Questions This Raises
- NAHB says building-material tariffs add about $10,900 to the price of a new home. How does keeping the Canada tariffs (Roll Call 65) square with “fighting to lower costs”?
- Does “protect energy choices” refer to anything that lowers a homeowner’s energy bills, or to preempting local energy codes?
- Will Langworthy disclose, alongside the award, that the awarding organization’s PAC has contributed $16,500 to his committees?
Related Fact-Checks
- Langworthy’s “Fraud Prevention” Push: What the Bills Do
- The IDA Donor-to-Exemption Pattern — donor-relationship methodology
Sources
The award (primary):
Campaign finance (primary):
- FEC: BUILD-PAC (C00000901) committee profile — five contributions totaling $16,500 to Langworthy committees (2022–2026), confirmed via the FEC API (Schedule B for C00000901); transaction IDs listed above. Circle the Wagons PAC (C00827881) is a leadership PAC whose FEC-listed connected organization is “Langworthy.”
Energy Choice Act (primary):
- H.R. 3699 bill text (govinfo) · status (GovTrack)

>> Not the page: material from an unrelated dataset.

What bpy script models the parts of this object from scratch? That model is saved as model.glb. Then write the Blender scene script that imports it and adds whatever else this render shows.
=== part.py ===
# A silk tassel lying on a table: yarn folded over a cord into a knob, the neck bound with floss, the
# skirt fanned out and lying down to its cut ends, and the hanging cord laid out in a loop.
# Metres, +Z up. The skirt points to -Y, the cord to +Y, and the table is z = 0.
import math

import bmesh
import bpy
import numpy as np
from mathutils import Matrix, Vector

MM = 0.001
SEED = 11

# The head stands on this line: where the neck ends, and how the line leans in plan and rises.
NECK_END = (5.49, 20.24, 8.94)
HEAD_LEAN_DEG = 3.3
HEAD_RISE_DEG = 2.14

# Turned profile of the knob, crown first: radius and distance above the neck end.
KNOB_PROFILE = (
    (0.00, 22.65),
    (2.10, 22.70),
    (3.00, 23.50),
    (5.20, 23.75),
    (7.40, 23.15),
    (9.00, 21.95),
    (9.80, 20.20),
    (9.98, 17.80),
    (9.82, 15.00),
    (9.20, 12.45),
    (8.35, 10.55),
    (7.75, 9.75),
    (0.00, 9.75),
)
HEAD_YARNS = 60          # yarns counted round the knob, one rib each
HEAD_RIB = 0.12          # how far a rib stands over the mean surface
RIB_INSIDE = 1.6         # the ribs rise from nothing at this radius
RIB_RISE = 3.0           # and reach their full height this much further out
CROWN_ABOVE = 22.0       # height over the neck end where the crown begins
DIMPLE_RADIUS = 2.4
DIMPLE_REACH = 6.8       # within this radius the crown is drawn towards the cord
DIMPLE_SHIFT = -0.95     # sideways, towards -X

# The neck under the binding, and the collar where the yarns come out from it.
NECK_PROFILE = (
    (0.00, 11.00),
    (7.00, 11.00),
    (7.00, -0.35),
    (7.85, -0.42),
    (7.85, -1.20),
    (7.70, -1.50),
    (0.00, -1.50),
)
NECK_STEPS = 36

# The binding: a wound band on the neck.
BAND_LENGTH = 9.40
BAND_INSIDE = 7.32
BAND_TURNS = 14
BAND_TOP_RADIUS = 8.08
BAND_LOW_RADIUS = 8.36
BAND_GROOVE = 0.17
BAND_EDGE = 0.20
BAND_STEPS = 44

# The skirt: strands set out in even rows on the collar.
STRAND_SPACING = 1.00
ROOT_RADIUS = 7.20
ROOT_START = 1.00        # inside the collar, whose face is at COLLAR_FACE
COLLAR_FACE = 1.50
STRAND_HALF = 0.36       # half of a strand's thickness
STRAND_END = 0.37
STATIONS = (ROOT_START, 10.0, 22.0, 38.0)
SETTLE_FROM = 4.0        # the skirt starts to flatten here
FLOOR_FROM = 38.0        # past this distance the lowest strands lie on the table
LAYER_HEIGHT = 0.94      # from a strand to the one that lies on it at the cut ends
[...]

- Langworthy: Congressman Nick Langworthy Introduces Energy Choice Act
- NAHB: Energy Choice Act Introduced in Congress
Energy codes (primary):
- NAHB: NAHB, 15 State AGs File Suit Against HUD’s Energy Codes Mandate
- Federal Register: Rescission of energy-code mandate, eff. May 1, 2026
Tariffs (primary):
- NAHB: How Tariffs Impact Home Building ($10,900/home estimate)

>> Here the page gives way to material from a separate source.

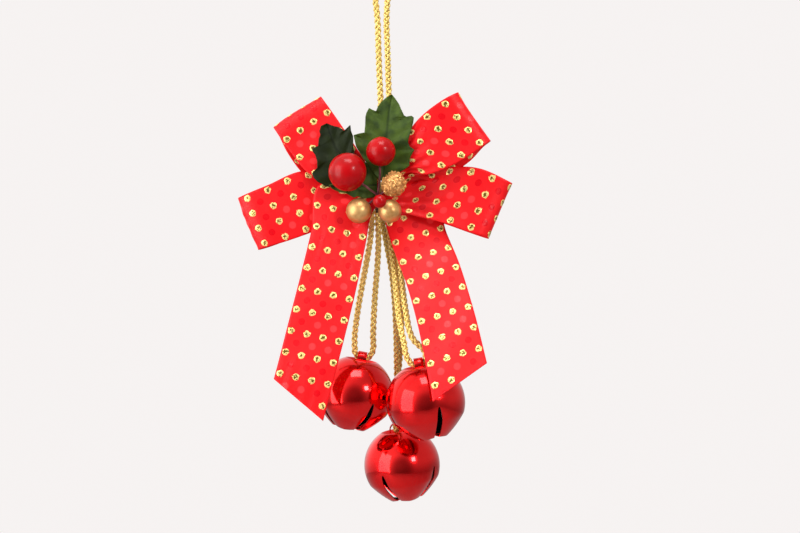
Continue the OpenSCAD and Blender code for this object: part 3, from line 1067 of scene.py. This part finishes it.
@dataclass
class Bow:
    """Four loops and two tails of ribbon, gathered by the tie wire. Places are in millimetres."""

    loops: list[LoopShape] = field(default_factory=lambda: [
        LoopShape("upper_left_loop",
                  [(-0.5, -124.8), (-8, -113), (-17.5, -98.5), (-25, -87.5), (-32, -77.7)],
                  [(-0.5, -134), (-20, -126), (-38, -119), (-49, -106), (-57.1, -94.3)],
                  [-3.4, -4.6, -6.4, -6.2, -2.4], [1.6, 4.8, 1.6, -1.8], (-1.6, -1.4), 3.2),
        LoopShape("lower_left_loop",
                  [(-0.5, -125), (-20, -120.5), (-41.6, -117.4), (-60, -124.8), (-76.2, -131.6)],
                  [(-0.5, -135), (-16, -140), (-32, -148), (-49.5, -154.5), (-65.6, -159.3)],
                  [0.2, -0.6, -2.6, -3.2, 0.8], [4.2, 7.6, 5.0, 1.4], (0.6, 1.2), 3.6, -7.0),
        LoopShape("upper_right_loop",
                  [(0.5, -125), (7, -109), (17.4, -93.5), (33.5, -80.5), (40.8, -76.6)],
                  [(0.5, -133), (13, -119), (25, -119.8), (46.5, -110.1), (57.7, -102.3)],
                  [-3.4, -6.8, -11.5, -13.5, -9.2], [-5.0, -3.0, -2.6, -1.8], (1.4, -2.4), 4.0,
                  -10.0, -0.155),
        LoopShape("lower_right_loop",
                  [(0.5, -126), (18, -119.5), (36, -115.5), (54, -117), (69.8, -124.2)],
                  [(0.5, -134.5), (14, -140), (33, -145), (47, -150), (57.1, -153.5)],
                  [0.2, -1.5, -5.5, -8.0, -3.6], [0.4, 2.2, 2.4, 1.4], (0.0, 0.0), 4.0, -2.0),
    ])
    left_tail: Edges = field(default_factory=lambda: [
        ((-0.5, -5.6, -125.0), (-0.5, -5.6, -134.5)), ((-15, -5.6, -121), (-2.8, -5.8, -137)),
        ((-31.6, -6.0, -124.2), (-5.2, -6.8, -141.5)), ((-36.4, -9.0, -148.9), (-8, -11.0, -157)),
        ((-42, -15.0, -174), (-13, -16.2, -181.5)), ((-48, -19.8, -199), (-19, -21.2, -207)),
        ((-54.4, -24.0, -225.2), (-25.6, -25.2, -233)), ((-59.2, -26.6, -244), (-30.3, -26.6, -251.8))])
    right_tail: Edges = field(default_factory=lambda: [
        ((0.5, 2.7, -134.5), (0.5, 2.7, -125.5)), ((1.4, 2.8, -140), (15, 2.6, -125.5)),
        ((2.8, 2.3, -147), (30.4, 2.9, -137.6)), ((6.7, -3.2, -159.3), (35.1, 0.6, -150.5)),
        ((12.8, -11.0, -175.2), (41.2, -6.5, -166)), ((19.0, -23.2, -197.5), (47.6, -18.5, -188.5)),
        ((23.2, -34.4, -217.7), (52.3, -29.6, -209)), ((26.3, -43.4, -234.7), (55.7, -38.6, -226)),
        ((29.2, -51.6, -251.5), (58.6, -46.8, -243))])

    def build(self, satin: Material, gold: Material) -> None:
        """Builds every strip."""
        for number, shape in enumerate(self.loops):
            Strip(shape.name, shape.edges(), origin=len(shape.upper) + 1, skew=shape.skew,
                  dot_start=shape.dot_start, phase=1.3 * number, neck_lift=0.55).build(satin, gold)
        Strip("left_tail", self.left_tail, origin=6, skew=0.04, cut=(19.0, 5.0), dot_start=-3.6,
              along_pitch=11.33, phase=0.4).build(satin, gold)
        Strip("right_tail", self.right_tail, origin=6, cut=(18.4, 29.7), dot_start=0.0,
              along_pitch=12.0, phase=2.1).build(satin, gold)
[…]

- NAHB: Section 232 tariffs on lumber
- Roll Call 65 — H.J. Res. 72, Feb. 11, 2026 (Langworthy: Nay)
Housing votes (primary):
- Roll Call 190 — 2025 reconciliation (LIHTC expansion), July 3, 2025 (Langworthy: Aye)
- NAHB: LIHTC regulatory and legislative actions
Note: This entry documents publicly available information from FEC records, congressional roll-call votes, NAHB publications, and the Federal Register. It makes no allegation of unlawful conduct. Industry endorsements and PAC contributions are lawful and routine; this entry documents them as context for the member’s public claim.